For nearly two decades, Clinton Fearon was key member of one of Jamaica’s most popular and respected bands, The Gladiators.
As the lead singer of the band, Fearon had the privilege of touring around the globe with musicians such as Prince Tony Robinson, Lee Perry and Joe Higgs.
And during those years, the Jamaican made many memories.
“There are all kinds of stories. Good ones and bad ones. It is a long relationship,” Fearon said. “There were some great moments. I’ve learned a lot and I am still learning.”
On Friday (Oct. 9), Fearon will be performing a solo acoustic set at the Queen’s. Fearon, who has previously gigged in Nanaimo, says he is thrilled to be coming back to Vancouver Island.
“I haven’t played there in a long while,” he said. “You know, to be honest, I am looking forward to coming up and being able to do it all again and see some old friends and fans that I haven’t seen in a long time.”

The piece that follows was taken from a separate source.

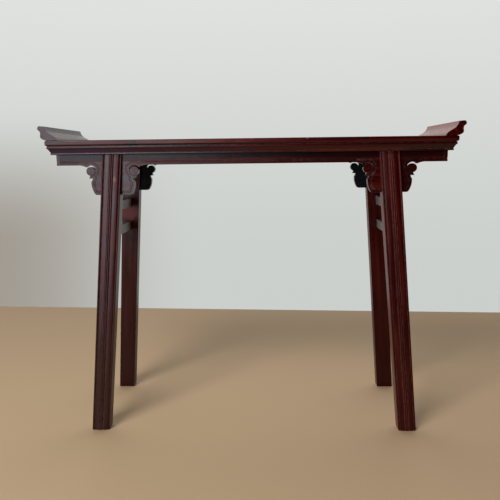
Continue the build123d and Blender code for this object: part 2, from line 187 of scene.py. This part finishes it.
def spot(nodes, place, centre, reach, rough):
    """1 in an ellipsoid about a centre, in metres, fading to 0 at a ragged edge."""
    away = nodes.vector("SUBTRACT", place, centre)
    length = nodes.length(nodes.vector("DIVIDE", away, reach))
    ragged = nodes.span(nodes.noise(place, RAGGED_SCALE), *RAGGED_SPAN, -rough, rough)
    return nodes.span(nodes.math("ADD", length, ragged), *SPOT_SPAN)


def ring(nodes, place, centre, radius, width):
    """1 in a ring about an axis that runs along Y, fading to 0 beside it."""
    away = nodes.vector("SUBTRACT", place, centre)
    length = nodes.length(nodes.vector("MULTIPLY", away, (1.0, 0.0, 1.0)))
    gap = nodes.math("ABSOLUTE", nodes.math("SUBTRACT", length, radius))
    return nodes.span(gap, width * 0.75, width * 0.25)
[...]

Fearon was born in Saint Andrew Parish, Jamaica and joined The Gladiators in 1968, where he became a bass player, vocalist, and lyricist.
During the 1970s, The Gladiators released numerous albums and hit songs including Bongo Red and Mr. Baldwin.

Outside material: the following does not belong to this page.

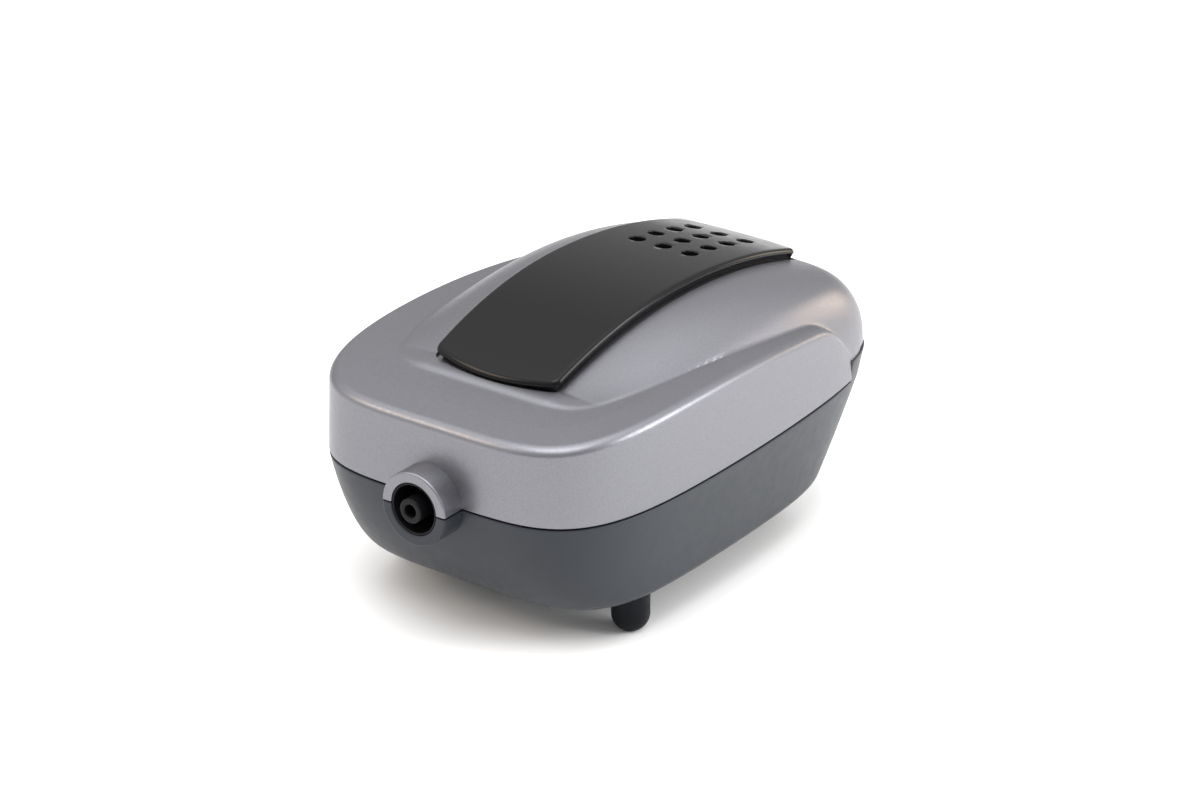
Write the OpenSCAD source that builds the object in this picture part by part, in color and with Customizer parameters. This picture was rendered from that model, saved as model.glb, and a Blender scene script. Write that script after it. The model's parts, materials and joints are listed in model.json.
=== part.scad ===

Fearon remembers one of the first times he and The Gladiators toured in Europe with Prince Tony Robinson.
“He was all relaxed while the rest of us were all stressed out because it was our first travel,” Fearon said. “I said to Tony, ‘man, how do you do this so regular? How do you manage to do this on a regular basis?’ and he said, ‘Boy, what I do the minute when I get on the plane is, I consider myself dead until I get off,’ and that was very comforting.”
Among the many memories that Fearon has playing with the band, he recalled a “perfect” performance in France.
“None of us made a mistake,” he said. “Everything jelled and it was the perfect gig. For the first time we all hugged each other and we didn’t even talk about the gig until the next day.”
In the late 1980s, Fearon decided it was time to leave The Gladiators.
“After 18 years, things weren’t going accordingly,” he said. “We weren’t making any money and it was hard to survive.”
He says that in the later years with the band, relationships with bandmates became tense at times.
“Getting along was getting harder and harder,” he said.
The Jamaican says another reason for leaving was his desire to embark on a solo career and create other projects.
“I had a lot of songs that I wrote that I was sitting on that I couldn’t record because my attention was dealing with Gladiators,” he said.
Fearon eventually created a band known as The Defenders, which disbanded in the early 1990s. He later formed The Boogie Brown Band and also embarked on his own solo career.
In 2014, Fearon released a solo record called Goodness and he is currently working on a new album, which he says is still in the early stages.
“It is very fresh right now,” he said.
Fearon says he is very pleased about how his new album is coming along.
“I must say I am very excited about it. I am going to say it is as good as Goodness,” he said. “Already I can say that and that is why I am so excited.”
Today, Fearon splits his time between the United States and France.
“Both are interesting. Europe, France, especially, have a respect for art and that is really refreshing,” he said. “I am not saying that there aren’t people here [in the United States] that respect art, but there it is more so.”
Fearon’s daughter, Anita Antoinette has a music career of her own. The 26-year-old is a graduate of Greater Hartford Academy and Berklee College of Music and appeared on The Voice in 2012.
“I am glad she found her path and that she followed it and do the necessarily things to stick with it and not get sidetracked, because it is easy to get sidetracked,” Fearon said.
Last year, she made her second appearance on The Voice, where she reached the top 10 before being eliminated.
“She did good and I am proud of her,” Fearon said.